THE TASK —
Count every line that has the word "overall". Give the number, without anything more.
Start of PROVIDED DATA
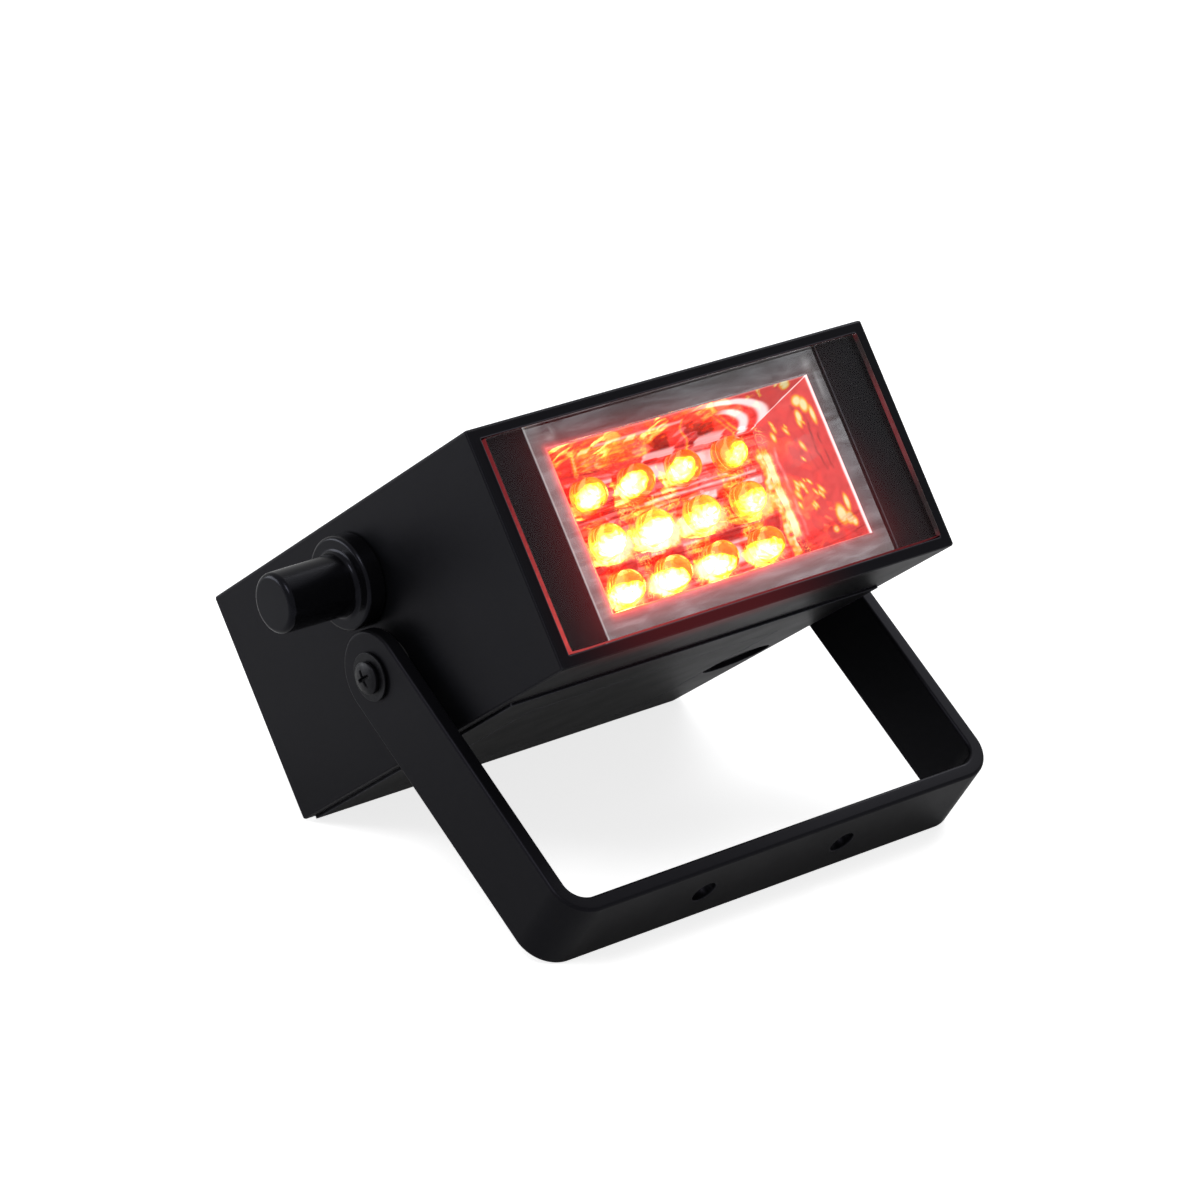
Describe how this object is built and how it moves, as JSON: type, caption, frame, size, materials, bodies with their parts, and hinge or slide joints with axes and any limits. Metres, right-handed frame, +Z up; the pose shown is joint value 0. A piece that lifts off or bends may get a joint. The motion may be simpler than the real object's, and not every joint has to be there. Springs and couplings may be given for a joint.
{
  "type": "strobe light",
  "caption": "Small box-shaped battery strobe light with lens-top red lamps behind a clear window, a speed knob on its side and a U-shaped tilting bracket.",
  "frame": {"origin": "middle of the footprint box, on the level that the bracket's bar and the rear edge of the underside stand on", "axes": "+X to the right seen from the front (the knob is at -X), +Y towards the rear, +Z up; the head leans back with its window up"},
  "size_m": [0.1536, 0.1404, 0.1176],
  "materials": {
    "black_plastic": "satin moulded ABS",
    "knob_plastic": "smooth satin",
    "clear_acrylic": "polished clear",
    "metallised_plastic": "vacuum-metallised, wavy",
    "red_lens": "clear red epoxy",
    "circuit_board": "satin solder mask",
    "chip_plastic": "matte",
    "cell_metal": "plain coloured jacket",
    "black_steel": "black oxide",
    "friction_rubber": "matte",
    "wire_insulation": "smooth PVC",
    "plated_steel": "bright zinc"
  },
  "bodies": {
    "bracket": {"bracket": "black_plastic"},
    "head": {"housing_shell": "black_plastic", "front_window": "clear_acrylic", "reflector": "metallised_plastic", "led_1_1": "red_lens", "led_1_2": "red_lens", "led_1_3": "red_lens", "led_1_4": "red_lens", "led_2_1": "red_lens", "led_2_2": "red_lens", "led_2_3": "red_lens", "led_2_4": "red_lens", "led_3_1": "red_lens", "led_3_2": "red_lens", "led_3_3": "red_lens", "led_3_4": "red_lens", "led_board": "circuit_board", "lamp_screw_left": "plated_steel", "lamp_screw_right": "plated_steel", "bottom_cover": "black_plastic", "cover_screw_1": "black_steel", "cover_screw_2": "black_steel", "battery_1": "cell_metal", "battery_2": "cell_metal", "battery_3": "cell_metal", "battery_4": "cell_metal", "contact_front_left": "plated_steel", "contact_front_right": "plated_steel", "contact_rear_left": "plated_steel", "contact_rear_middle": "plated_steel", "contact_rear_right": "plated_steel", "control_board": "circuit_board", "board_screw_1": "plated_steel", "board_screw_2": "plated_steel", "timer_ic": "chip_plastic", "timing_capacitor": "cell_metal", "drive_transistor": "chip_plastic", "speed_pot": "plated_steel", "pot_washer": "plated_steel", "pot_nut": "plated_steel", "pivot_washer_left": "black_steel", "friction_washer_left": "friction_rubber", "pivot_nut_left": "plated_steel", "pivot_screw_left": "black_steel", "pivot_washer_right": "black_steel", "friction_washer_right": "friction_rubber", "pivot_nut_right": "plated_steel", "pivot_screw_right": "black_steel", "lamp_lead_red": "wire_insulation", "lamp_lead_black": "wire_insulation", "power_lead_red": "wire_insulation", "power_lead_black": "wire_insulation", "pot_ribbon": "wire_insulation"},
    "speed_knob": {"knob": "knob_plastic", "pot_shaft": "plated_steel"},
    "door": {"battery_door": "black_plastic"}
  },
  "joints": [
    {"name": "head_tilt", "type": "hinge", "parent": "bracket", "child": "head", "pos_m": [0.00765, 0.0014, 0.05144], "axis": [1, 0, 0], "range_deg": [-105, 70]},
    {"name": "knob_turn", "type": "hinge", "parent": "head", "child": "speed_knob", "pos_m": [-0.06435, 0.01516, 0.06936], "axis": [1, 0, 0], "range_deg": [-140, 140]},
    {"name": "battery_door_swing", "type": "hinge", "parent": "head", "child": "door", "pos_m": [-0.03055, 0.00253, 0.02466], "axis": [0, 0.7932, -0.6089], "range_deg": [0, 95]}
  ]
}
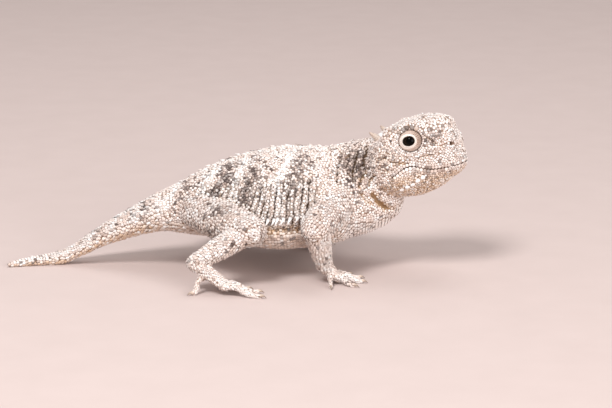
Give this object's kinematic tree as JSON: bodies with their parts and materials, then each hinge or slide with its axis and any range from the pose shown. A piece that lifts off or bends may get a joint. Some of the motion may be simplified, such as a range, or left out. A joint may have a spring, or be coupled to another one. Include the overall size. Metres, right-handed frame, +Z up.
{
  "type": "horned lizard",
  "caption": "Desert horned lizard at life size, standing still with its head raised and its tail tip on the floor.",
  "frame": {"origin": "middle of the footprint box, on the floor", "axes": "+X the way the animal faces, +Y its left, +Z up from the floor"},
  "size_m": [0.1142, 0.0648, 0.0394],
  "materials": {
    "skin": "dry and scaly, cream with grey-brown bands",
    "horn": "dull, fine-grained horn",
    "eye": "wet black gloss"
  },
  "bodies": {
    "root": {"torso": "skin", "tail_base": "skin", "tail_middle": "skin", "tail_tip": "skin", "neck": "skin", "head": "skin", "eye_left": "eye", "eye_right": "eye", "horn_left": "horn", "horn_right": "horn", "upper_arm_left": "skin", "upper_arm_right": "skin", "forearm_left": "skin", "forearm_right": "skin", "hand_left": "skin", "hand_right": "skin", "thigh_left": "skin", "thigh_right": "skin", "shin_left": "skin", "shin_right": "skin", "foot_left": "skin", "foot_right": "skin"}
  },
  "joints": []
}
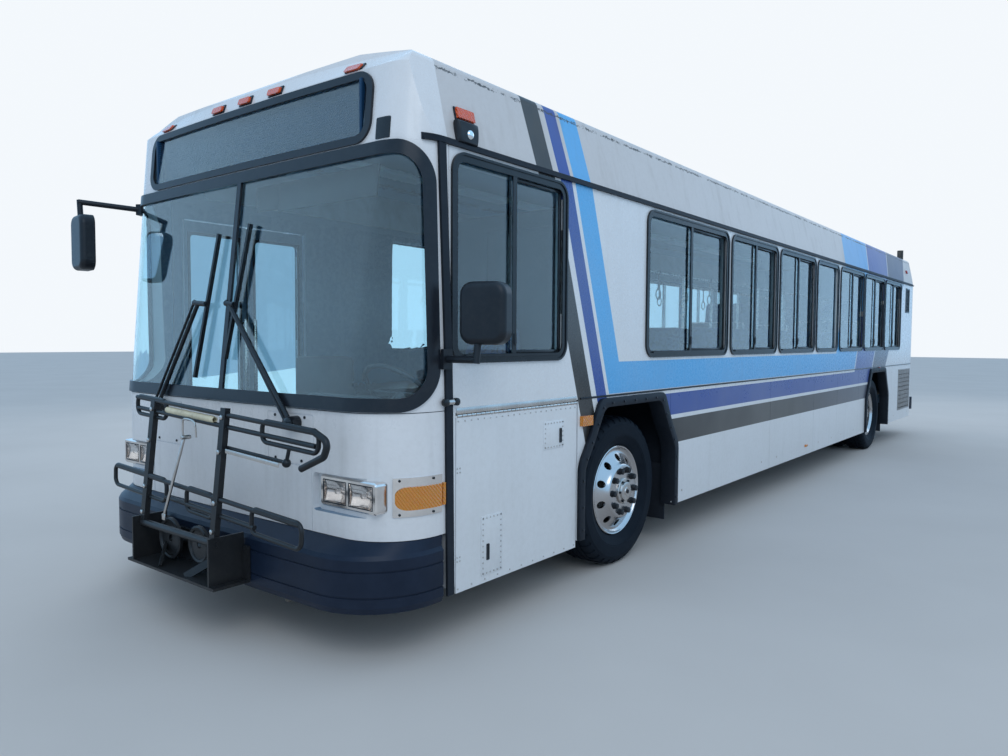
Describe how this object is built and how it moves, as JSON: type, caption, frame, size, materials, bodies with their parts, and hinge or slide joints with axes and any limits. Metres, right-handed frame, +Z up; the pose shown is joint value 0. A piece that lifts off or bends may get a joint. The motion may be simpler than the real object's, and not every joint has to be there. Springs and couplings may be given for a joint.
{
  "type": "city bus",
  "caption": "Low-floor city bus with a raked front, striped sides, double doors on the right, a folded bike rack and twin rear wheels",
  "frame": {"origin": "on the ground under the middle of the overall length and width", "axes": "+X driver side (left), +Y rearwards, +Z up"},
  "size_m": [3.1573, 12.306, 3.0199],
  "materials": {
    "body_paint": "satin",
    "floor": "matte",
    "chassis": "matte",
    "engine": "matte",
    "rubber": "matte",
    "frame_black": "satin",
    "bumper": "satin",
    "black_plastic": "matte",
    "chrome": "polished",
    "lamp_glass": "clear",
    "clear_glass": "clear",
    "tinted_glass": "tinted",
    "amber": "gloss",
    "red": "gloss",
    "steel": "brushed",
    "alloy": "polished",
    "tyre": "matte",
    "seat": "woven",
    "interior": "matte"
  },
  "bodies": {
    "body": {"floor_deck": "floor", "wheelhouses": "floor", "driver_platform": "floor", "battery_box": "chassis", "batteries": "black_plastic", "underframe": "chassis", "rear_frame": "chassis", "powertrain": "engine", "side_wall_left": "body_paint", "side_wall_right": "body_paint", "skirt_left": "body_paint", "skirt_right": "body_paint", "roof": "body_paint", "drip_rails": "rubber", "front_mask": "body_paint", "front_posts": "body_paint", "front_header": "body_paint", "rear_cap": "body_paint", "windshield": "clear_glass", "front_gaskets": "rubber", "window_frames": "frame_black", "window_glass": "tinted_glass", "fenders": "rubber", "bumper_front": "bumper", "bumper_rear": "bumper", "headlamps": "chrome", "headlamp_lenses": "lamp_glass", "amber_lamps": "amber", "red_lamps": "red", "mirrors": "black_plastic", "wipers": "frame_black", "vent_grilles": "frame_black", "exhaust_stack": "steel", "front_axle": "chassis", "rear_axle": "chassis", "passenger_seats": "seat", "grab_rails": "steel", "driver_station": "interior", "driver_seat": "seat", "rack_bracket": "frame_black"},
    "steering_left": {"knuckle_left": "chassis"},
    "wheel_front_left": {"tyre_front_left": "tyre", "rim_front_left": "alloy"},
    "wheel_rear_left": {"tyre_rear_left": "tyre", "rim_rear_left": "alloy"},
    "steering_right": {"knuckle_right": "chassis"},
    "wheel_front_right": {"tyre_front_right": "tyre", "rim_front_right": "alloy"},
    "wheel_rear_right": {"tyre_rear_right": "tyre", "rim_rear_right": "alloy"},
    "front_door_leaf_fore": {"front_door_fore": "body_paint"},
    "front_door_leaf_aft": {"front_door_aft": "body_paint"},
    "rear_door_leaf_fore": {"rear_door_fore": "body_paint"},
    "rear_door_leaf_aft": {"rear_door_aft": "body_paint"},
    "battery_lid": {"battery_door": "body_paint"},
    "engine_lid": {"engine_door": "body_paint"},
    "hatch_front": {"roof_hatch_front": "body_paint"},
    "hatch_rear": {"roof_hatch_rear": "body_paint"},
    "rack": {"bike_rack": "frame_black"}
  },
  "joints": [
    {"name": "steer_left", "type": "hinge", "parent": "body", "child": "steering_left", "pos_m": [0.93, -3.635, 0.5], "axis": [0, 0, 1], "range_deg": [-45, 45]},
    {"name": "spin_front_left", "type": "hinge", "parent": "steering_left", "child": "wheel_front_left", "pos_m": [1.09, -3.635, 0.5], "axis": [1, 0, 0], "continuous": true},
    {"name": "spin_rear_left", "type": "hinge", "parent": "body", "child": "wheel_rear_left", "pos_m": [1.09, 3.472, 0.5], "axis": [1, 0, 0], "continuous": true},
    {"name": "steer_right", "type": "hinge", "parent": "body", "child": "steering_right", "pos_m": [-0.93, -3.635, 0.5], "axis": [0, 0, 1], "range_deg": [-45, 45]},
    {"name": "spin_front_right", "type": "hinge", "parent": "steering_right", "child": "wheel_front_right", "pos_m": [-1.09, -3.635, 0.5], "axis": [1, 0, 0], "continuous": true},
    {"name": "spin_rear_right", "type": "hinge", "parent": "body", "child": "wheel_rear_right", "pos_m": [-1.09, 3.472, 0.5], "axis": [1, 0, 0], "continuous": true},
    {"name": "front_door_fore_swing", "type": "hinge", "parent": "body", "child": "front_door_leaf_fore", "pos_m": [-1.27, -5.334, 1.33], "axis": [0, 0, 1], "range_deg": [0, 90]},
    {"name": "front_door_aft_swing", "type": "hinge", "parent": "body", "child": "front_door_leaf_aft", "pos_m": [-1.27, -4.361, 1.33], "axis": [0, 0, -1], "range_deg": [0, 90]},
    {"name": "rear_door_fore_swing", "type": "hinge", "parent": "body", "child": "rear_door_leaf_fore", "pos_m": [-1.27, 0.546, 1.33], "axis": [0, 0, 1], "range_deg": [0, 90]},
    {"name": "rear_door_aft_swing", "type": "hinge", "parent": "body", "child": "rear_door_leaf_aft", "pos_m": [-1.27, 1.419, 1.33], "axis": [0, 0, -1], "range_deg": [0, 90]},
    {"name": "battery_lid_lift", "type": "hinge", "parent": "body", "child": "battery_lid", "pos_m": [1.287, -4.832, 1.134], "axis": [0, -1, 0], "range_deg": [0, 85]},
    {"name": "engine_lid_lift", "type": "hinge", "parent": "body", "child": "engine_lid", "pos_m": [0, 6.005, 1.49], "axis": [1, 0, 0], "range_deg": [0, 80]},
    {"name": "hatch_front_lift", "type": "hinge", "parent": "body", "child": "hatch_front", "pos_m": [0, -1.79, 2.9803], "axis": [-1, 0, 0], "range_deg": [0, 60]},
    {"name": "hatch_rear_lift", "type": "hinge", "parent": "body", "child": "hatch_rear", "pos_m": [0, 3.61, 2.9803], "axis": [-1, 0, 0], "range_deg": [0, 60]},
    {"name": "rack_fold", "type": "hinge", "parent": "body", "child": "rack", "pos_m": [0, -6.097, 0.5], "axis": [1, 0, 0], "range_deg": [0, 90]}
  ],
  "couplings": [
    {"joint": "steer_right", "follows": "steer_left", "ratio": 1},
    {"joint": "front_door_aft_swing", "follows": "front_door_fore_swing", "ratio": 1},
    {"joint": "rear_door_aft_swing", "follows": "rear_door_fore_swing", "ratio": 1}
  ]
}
End of PROVIDED DATA
SOLVED PROBLEM —
2